Joe exhaled. “Good. Well, in that case I suggest we get back to base, and you can actually start doing some work for once, rather than making me do it.”
“Sure thing, Cap.” And the tuneless humming from the seat behind him started up again, as Joe switched on the mike, and called up the base.
A gaggle of volunteers came racing out as he landed, to help in wheeling the plane in towards the hanger. One of them grinned up at Joe as he pushed back the canopy.
“Whew! Quite some fancy flying up there, Cap. What was the idea? Planning to turn the Legion into a flying circus? Or just full of the joys of spring?”
“Ask the engineer,” Joe said curtly. “He asked me to put her through a few moves. So he could listen in, try to see if he could hear a high-pitched whine.”

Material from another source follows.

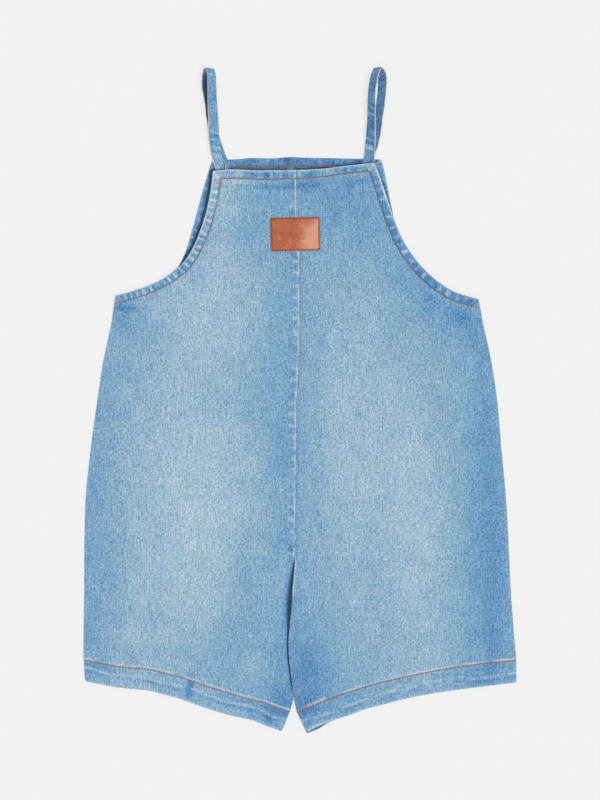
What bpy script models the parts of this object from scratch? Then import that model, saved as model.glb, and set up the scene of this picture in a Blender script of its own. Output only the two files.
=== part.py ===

The group of men exchanged glances. The tallest one raised his eyebrows. “I expect that would have been from anyone who happened to be in the mess-hall when you went screaming over. I’m not saying you cut it fine, but I’m glad your kite didn’t have an extra layer of paint put on it any time recently.”
A muscle at the corner of Joe’s mouth flickered. “Apologise to the boys on my behalf for ruining their meal.”
The guy who had spoken first looked at him and grinned. “Oh, the canteen had done that already. And their heads knew you weren’t going to screw up. It was their stomachs that took a bit more convincing.”
Joe ripped the helmet off and tossed it into the plane, following it with his gloves. “Finish up here, Dex, will you? Whatever you need to do. I’ll be in my office if anyone wants me.”
He sat at his desk for a long time. Eventually, a thought struck him, and he started to laugh, helplessly.
The sun was setting when he emerged. The base was semi-deserted, except, of course, for Dex, who had the engine cover of Joe’s plane up, and was working away with a spanner. Joe strolled casually over towards him.
“Well?” he enquired. “Found the problem?”
Dex unwrapped another sliver of gum, and started chewing. “Oh, yes.”
Joe looked steadily back at him.
Dex shrugged. “It was what I suspected, actually. A component had just got a bit deformed - pressed out of shape under unusual stress. Happens a lot.”
Joe made his voice very matter-of-fact.
“So? What do you recommend? Scrapping it and replacing?”
Dex shook his head. “I doubt that’s necessary. From what I can see, looks like it’s bending back into proper shape in normal use. That happens, too, more often than you’d think. If so, it’d be a crying shame to scrap something that’s been proved in action, and still’s got a long useful life, for some untried alternative fresh from the stores.”
Joe glanced down. To reach that part of the engine, Dex had had to stand on something. A square box which looked most awfully familiar. He coughed.
“Er, Dex? Didn’t you tell me that the - offog - contained the most sensitive electronics in the base?”
Dex sounded nervous.
“Sure I did, Cap.”
Joe made his voice very patient; very gentle.
“In that case - what are you doing standing on it?”
Dex looked down at his feet; the faintest hint of a flush tinged his skin. He, in turn, coughed.
“Oh - well, Cap, you know how it goes. It didn’t do a bad job today - but, heck, it’s the Mark One. I reckon I can fix all the glitches in the design, and turn out a Mark Two which will make this one look like a heap of dials and levers tossed into a casing at random. If I need to. But I don’t think it’s a priority.”
He turned to the engine again, and started to whistle.
Danny Boy. Quite recognisably. And in tune. Joe grinned at him.
“Good boy, Dex,” he murmured, and strode out of the hangar, feeling a lift in his stride he’d thought he had lost forever.